> _TO BE DONE_
Return only the lines from the top of the material through the line marked by "const heapWallHeight = 47;", unaltered.

> _DATASET EXTRACT_
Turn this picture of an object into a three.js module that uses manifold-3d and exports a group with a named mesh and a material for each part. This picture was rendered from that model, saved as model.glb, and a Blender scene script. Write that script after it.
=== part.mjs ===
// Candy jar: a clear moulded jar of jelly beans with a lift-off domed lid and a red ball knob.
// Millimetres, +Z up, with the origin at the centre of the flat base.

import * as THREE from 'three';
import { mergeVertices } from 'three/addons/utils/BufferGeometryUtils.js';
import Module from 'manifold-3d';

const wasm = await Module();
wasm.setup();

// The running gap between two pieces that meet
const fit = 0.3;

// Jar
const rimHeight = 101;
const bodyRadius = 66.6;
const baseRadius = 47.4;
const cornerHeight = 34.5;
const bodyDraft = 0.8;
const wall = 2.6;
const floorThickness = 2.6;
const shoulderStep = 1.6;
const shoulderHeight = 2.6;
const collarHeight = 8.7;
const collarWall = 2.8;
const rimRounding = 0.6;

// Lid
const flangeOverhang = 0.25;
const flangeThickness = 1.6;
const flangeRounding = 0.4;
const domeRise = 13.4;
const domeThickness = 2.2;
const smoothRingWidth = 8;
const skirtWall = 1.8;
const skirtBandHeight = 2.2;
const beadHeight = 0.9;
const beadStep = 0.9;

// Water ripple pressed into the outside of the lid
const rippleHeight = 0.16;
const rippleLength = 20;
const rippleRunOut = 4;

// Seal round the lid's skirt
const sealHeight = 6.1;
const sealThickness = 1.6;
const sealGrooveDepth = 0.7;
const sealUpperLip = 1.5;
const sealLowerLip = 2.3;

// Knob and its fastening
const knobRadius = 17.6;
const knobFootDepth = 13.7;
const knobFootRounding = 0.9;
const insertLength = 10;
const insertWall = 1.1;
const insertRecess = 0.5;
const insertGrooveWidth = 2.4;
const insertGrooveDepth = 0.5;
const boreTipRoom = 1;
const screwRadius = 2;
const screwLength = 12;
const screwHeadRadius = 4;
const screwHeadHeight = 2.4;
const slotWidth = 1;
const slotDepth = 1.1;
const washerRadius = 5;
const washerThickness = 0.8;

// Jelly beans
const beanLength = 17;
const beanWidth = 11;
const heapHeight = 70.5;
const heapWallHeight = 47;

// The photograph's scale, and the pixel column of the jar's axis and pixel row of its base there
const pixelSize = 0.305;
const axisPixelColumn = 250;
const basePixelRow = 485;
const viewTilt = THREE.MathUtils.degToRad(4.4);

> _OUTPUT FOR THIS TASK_
Turn this picture of an object into a three.js module that uses manifold-3d and exports a group with a named mesh and a material for each part. This picture was rendered from that model, saved as model.glb, and a Blender scene script. Write that script after it.
=== part.mjs ===
// Candy jar: a clear moulded jar of jelly beans with a lift-off domed lid and a red ball knob.
// Millimetres, +Z up, with the origin at the centre of the flat base.

import * as THREE from 'three';
import { mergeVertices } from 'three/addons/utils/BufferGeometryUtils.js';
import Module from 'manifold-3d';

const wasm = await Module();
wasm.setup();

// The running gap between two pieces that meet
const fit = 0.3;

// Jar
const rimHeight = 101;
const bodyRadius = 66.6;
const baseRadius = 47.4;
const cornerHeight = 34.5;
const bodyDraft = 0.8;
const wall = 2.6;
const floorThickness = 2.6;
const shoulderStep = 1.6;
const shoulderHeight = 2.6;
const collarHeight = 8.7;
const collarWall = 2.8;
const rimRounding = 0.6;

// Lid
const flangeOverhang = 0.25;
const flangeThickness = 1.6;
const flangeRounding = 0.4;
const domeRise = 13.4;
const domeThickness = 2.2;
const smoothRingWidth = 8;
const skirtWall = 1.8;
const skirtBandHeight = 2.2;
const beadHeight = 0.9;
const beadStep = 0.9;

// Water ripple pressed into the outside of the lid
const rippleHeight = 0.16;
const rippleLength = 20;
const rippleRunOut = 4;

// Seal round the lid's skirt
const sealHeight = 6.1;
const sealThickness = 1.6;
const sealGrooveDepth = 0.7;
const sealUpperLip = 1.5;
const sealLowerLip = 2.3;

// Knob and its fastening
const knobRadius = 17.6;
const knobFootDepth = 13.7;
const knobFootRounding = 0.9;
const insertLength = 10;
const insertWall = 1.1;
const insertRecess = 0.5;
const insertGrooveWidth = 2.4;
const insertGrooveDepth = 0.5;
const boreTipRoom = 1;
const screwRadius = 2;
const screwLength = 12;
const screwHeadRadius = 4;
const screwHeadHeight = 2.4;
const slotWidth = 1;
const slotDepth = 1.1;
const washerRadius = 5;
const washerThickness = 0.8;

// Jelly beans
const beanLength = 17;
const beanWidth = 11;
const heapHeight = 70.5;
const heapWallHeight = 47;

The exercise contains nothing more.